Bread and Butter
Why everything tastes better when it’s made with love
Mom was always frugal. When we were kids, all we had to survive on was Dad’s salary as a primary school teacher. Civil servants in Malaysia didn’t earn much in those days (I’m not entirely sure that they earn all that much these days either) and since Mom was a housewife with no income of her own, she was very careful in managing the household budget. She would snip away a little here, trim away some unnecessary fat there; all to ensure we got by.
I remember waking up before dawn. I would make my own bed before leaving my room to go and brush my teeth and shower. I would put on my school uniform. Make a perfect Windsor’s knot of my prefect’s tie in our ignoble school colours of purple and green. Comb pomade through my hair, flatten it. Everything went like clockwork. What I dreaded was coming down to breakfast. Breakfast was one of the casualties of Mom’s domestic austerity drive, you see.
Years later, when we had more money, Mom would buy frozen frankfurters and boil them. Once they were cooked, she would slice them into halves, lengthwise. One frank would fit perfectly on a slice of bread if halved. I would ask for two whole franks, but Mom would say that I was greedy.
Later I could have cereal, Kellogg’s cornflakes and later still Frosties (remember Tony the Tiger and his “They’re Grrrrreat!” catchphrase?). The only thing was that fresh milk would be too expensive so Mom would make some warm milk solution by mixing condensed milk with hot water.
I would protest as the warm milk mixture made the cornflakes soggy. I thought a good compromise was making this diluted condensed milk the night before and keeping it chilled in the fridge but Mom said children shouldn’t drink anything cold in the morning — it would give me a cold and rheumatism when I was old.
I suspected she was too lazy to make this but I didn’t say so. When you are young, you have no idea how much work it takes to run a household, and being a child, one is self-centred by default, and so sees everyone else as selfish when one doesn’t get one’s way.
But all these were luxuries compared to what I had to eat for breakfast when I first started going to school. Just two slices of white bread, buttered on one side and sprinkled with some granulated sugar. That was it. Yellow butter, white sugar, white bread. That was it.
Doesn’t sound so bad but try having it five days a week, every day of the year except during school holidays. (For some reason I have no recollection of what we ate as a family during the non-schooling days. Was my entire childhood and my parents’ years of parenting run by the academic calendar?) And then repeat the next year. I was never so sick of any single food or meal.

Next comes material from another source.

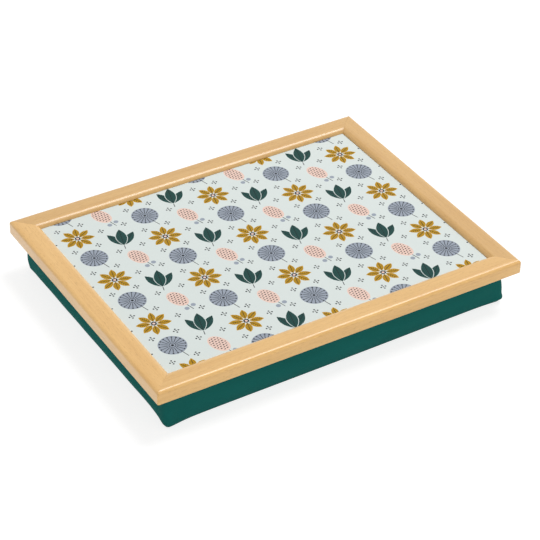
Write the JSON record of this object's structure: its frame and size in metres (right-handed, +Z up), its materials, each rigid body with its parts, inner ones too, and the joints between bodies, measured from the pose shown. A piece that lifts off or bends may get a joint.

Fast forward a decade or two, and my sister’s kids are going to school now. They weren’t going to suffer the same fate. Instead their mother would ply them with all sorts of goodies from bakery-bought sausage buns to hot fish-ball noodle soup from the hawker stall to slices of walnut cake or red-bean paste buns made by their grandmother the day before.
Yes, their grandmother — my Mom. Apparently retirement suits her plenty well. All her freed-up time from taking care of two school-going kids (and one school-teaching husband, now a fellow retiree) was now redirected to baking. She never baked when I was growing up. Never.
To say that I’m feeling rather sour about this is an understatement. And my nephew and nieces — the ungrateful lot — would dare make requests (“We want cheese buns today, not sausage buns”) and actually refuse to consume certain breakfast foods (“No plain cornflakes, please”). The cheek.
They’ve never had only bread-and-butter for breakfast, the lucky fellows. But I’m making this sound like some sort of punishment. It wasn’t. These days, I tire of nasi lemak and char kway teow or a full English breakfast of eggs, sausages, bacon, tomatoes, mushrooms, the whole lot. They are made upon order and served any way I like it. But it’s not the same as a homemade meal. It’s not made with love.
What I really crave is just a simple slice of bread-and-butter with some sugar sprinkled over it. The way Mom used to make it, crumbs stuck on the thinly spread butter and all. It’s made with love. Nothing could taste better.